# GIVEN EXERCISE
Copy each line below in which the string "Output" occurs.

# DATA ROWS

___

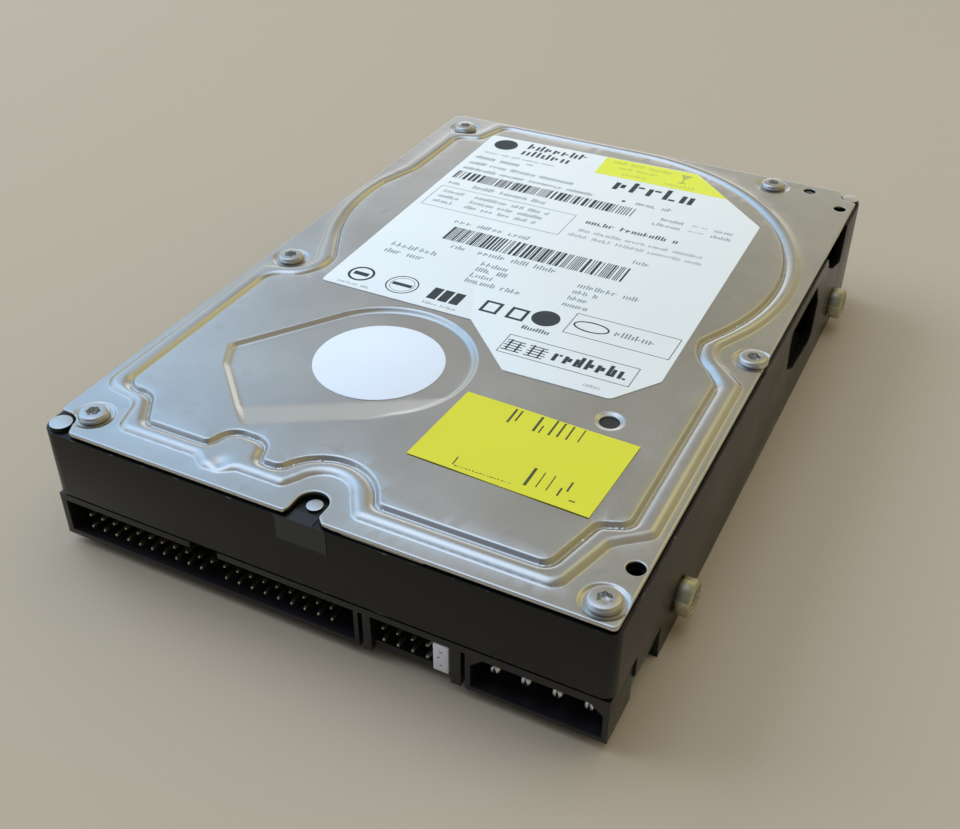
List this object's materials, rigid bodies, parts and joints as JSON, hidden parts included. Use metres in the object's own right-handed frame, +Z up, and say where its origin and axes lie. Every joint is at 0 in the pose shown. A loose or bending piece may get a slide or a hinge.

___

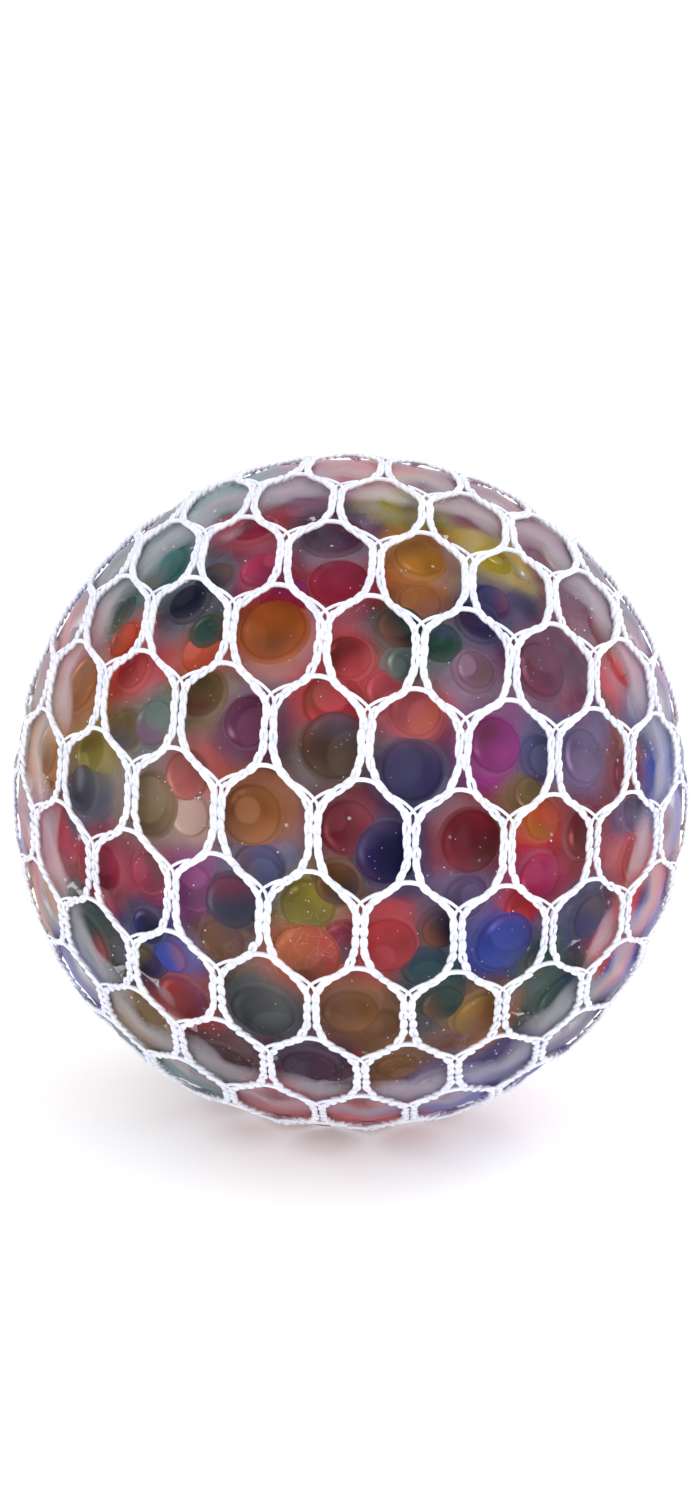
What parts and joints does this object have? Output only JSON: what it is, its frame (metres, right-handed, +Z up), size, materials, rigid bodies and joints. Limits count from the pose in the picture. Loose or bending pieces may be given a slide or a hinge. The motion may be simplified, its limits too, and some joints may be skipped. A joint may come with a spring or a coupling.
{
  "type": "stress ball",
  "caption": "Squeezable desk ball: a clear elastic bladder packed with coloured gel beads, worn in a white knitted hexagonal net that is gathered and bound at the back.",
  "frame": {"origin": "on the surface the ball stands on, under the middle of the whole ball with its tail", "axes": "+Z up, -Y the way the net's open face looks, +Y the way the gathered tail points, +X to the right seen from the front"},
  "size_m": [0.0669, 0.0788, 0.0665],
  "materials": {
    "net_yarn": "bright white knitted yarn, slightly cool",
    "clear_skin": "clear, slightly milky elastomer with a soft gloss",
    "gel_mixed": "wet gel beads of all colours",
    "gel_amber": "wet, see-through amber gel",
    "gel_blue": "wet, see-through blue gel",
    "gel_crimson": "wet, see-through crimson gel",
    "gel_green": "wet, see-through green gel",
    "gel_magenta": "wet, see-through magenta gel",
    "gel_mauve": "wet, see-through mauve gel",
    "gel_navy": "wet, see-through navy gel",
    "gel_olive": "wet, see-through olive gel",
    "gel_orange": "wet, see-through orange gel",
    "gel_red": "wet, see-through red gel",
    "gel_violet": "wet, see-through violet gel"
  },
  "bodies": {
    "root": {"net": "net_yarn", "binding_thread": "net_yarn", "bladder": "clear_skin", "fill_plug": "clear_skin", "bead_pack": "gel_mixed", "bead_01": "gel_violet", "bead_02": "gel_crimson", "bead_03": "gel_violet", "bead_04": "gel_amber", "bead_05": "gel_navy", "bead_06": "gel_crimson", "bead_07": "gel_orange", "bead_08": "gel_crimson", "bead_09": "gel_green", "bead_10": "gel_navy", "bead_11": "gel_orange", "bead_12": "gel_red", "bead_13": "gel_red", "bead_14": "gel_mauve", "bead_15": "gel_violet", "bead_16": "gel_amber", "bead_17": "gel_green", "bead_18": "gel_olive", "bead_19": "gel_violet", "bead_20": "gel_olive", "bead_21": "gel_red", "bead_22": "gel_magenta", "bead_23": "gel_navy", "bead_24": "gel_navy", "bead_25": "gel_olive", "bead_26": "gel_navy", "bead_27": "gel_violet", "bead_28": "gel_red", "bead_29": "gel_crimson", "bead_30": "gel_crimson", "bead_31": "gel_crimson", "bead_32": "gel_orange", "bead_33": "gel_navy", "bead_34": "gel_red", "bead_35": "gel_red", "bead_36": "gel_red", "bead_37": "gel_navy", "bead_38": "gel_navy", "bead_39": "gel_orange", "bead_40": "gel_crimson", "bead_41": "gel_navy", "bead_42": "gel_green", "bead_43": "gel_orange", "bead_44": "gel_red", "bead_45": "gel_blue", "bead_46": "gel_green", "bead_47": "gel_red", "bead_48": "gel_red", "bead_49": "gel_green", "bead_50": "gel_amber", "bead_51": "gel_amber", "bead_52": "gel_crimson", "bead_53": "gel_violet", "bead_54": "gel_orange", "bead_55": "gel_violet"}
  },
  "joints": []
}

___

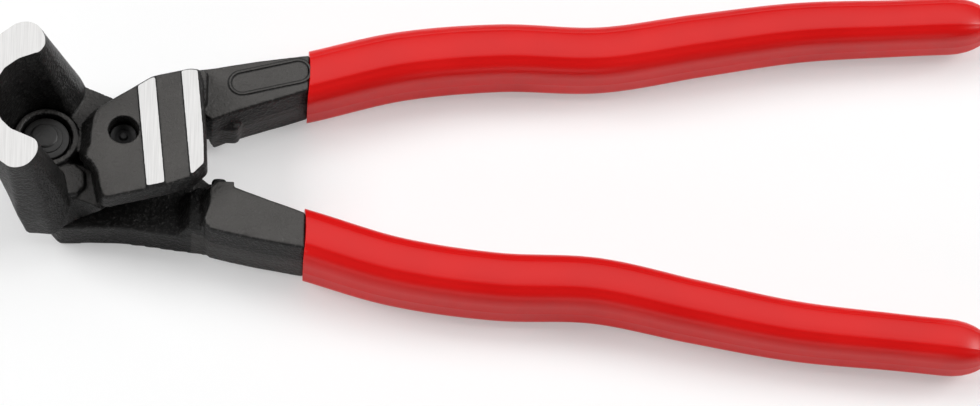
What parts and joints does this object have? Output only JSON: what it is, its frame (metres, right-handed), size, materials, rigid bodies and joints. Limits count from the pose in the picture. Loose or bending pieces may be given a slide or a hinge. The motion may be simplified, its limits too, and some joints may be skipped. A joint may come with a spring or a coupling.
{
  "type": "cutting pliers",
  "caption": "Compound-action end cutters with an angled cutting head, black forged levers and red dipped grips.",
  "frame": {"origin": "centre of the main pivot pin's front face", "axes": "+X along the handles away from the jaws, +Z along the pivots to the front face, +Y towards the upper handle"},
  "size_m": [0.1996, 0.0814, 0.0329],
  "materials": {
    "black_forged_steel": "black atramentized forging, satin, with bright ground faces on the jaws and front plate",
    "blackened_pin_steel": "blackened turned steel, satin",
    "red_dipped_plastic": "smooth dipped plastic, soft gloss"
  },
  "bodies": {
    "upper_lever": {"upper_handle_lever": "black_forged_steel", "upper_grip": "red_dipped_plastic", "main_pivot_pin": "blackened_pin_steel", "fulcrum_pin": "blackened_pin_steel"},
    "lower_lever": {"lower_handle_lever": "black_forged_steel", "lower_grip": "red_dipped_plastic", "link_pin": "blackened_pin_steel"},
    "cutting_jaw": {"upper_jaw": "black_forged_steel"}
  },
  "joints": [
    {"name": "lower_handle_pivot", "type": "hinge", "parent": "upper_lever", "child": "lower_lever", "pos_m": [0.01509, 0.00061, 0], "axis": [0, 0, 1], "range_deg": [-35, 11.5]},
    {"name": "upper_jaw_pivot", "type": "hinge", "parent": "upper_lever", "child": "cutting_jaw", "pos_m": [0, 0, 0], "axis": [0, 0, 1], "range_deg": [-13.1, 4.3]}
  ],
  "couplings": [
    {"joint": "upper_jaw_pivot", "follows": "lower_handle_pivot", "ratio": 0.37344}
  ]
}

___

# TASK RESULT
What parts and joints does this object have? Output only JSON: what it is, its frame (metres, right-handed, +Z up), size, materials, rigid bodies and joints. Limits count from the pose in the picture. Loose or bending pieces may be given a slide or a hinge. The motion may be simplified, its limits too, and some joints may be skipped. A joint may come with a spring or a coupling.
What parts and joints does this object have? Output only JSON: what it is, its frame (metres, right-handed), size, materials, rigid bodies and joints. Limits count from the pose in the picture. Loose or bending pieces may be given a slide or a hinge. The motion may be simplified, its limits too, and some joints may be skipped. A joint may come with a spring or a coupling.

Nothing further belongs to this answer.